Haha thanks Bret! I know, I totally hear ya. My love for true southern biscuits and gravy (in all of their fattening glory), does run deep. I just have to play with a healthier version so my arteries don’t get too clogged. And it’s nice for vegans to have a version that they can actually enjoy. ; p Thanks for reading!
Great post! Love me some B&G! Do you think coconut milk (so delicious) and gluten free all purpose flour will work for this?
It’s amazing how much you can sub in almond milk when you think about it. Great idea, but my husband would still have to add sausage. WITH the mushrooms. And a big old runny egg. It’s his standard breakfast when we go out.
Heidi, you’re making me hungry!!
That looks soo amazing! I love b&g this a great way to try it in a different way!! Can’t wait to try it this weekend!

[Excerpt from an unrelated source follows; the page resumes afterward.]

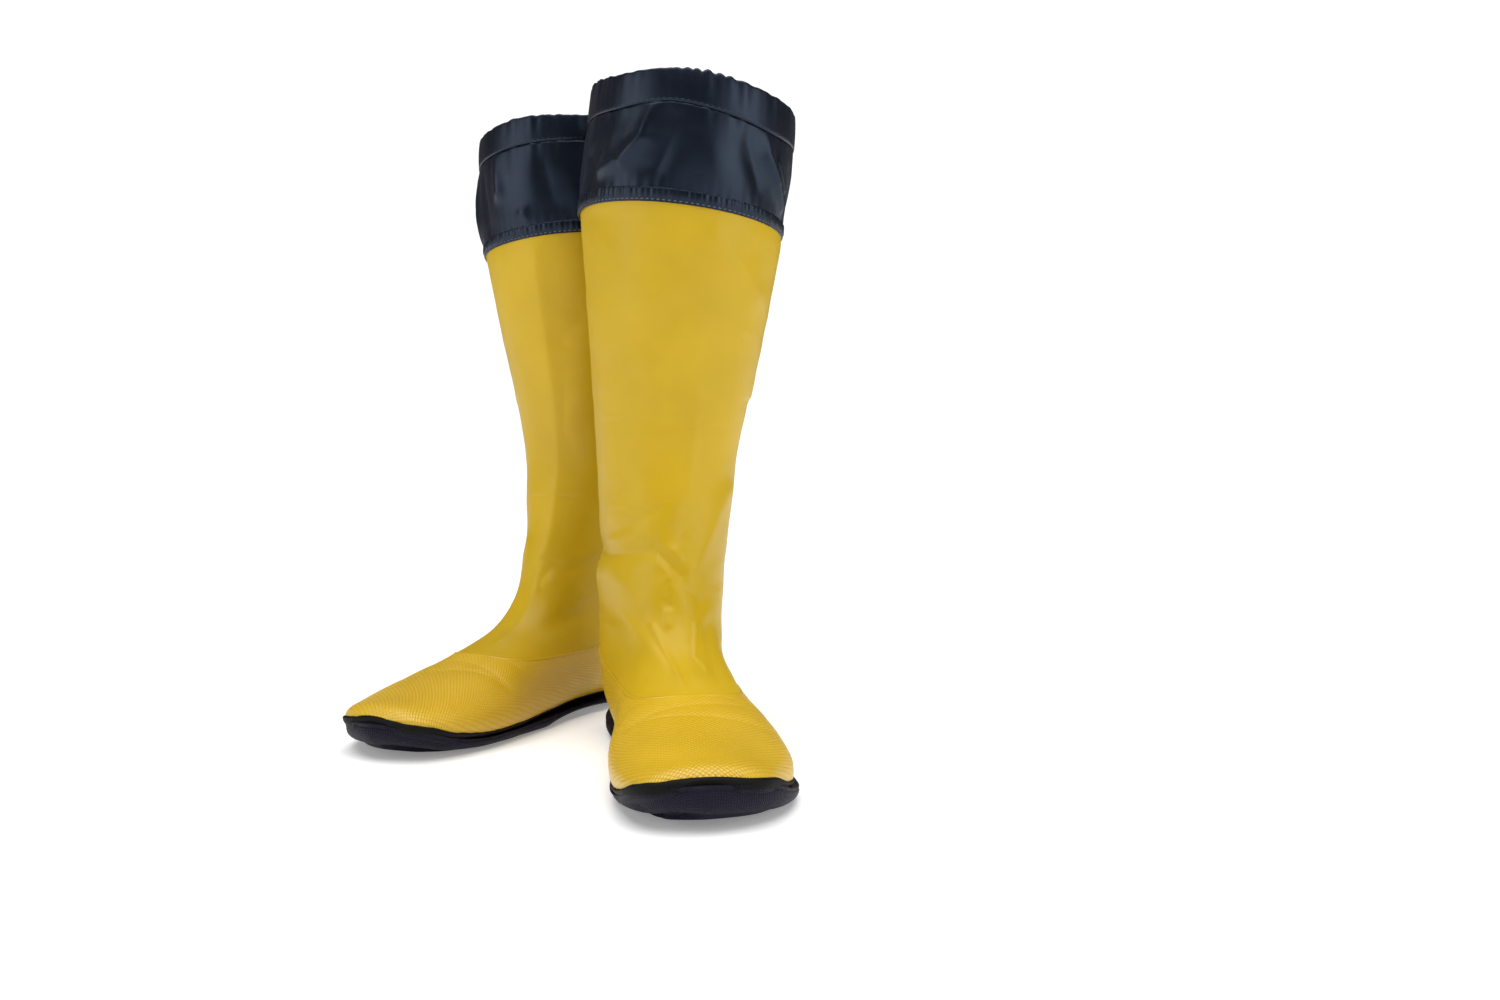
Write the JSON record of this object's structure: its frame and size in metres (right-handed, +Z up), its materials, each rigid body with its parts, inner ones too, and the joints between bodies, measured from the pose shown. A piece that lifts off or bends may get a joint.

I love seeing gluten-free, dairy-free, or vegan makeovers to classic comfort food dishes!! This looks delicious!
Thank you Phoebe, hope you enjoy this one!
would this work with almond-coconut blend milk? That’s what I usually have on hand-I like the taste better than regular almond milk.
Sure, that would work!
Oh my goodness! The hubby would go wild over these. He inhales biscuits and gravy. As for mushrooms… well they just take it to a whole new level!
Pinned.
I can’t even lie. I am NOT a biscuits and gravy person. We did not eat it, like ever, in Canada where I grew up.
NOW, my husband is a mid-west boy, and B & G runs through his veins. He has been begging me to make it, and I am pumped to see how he likes a vegan version! Pinned!
Oh I am so trying this! I’ll admit that I love regular b+g, but I’m also in the love mushrooms camp, so I need to try this vegan version.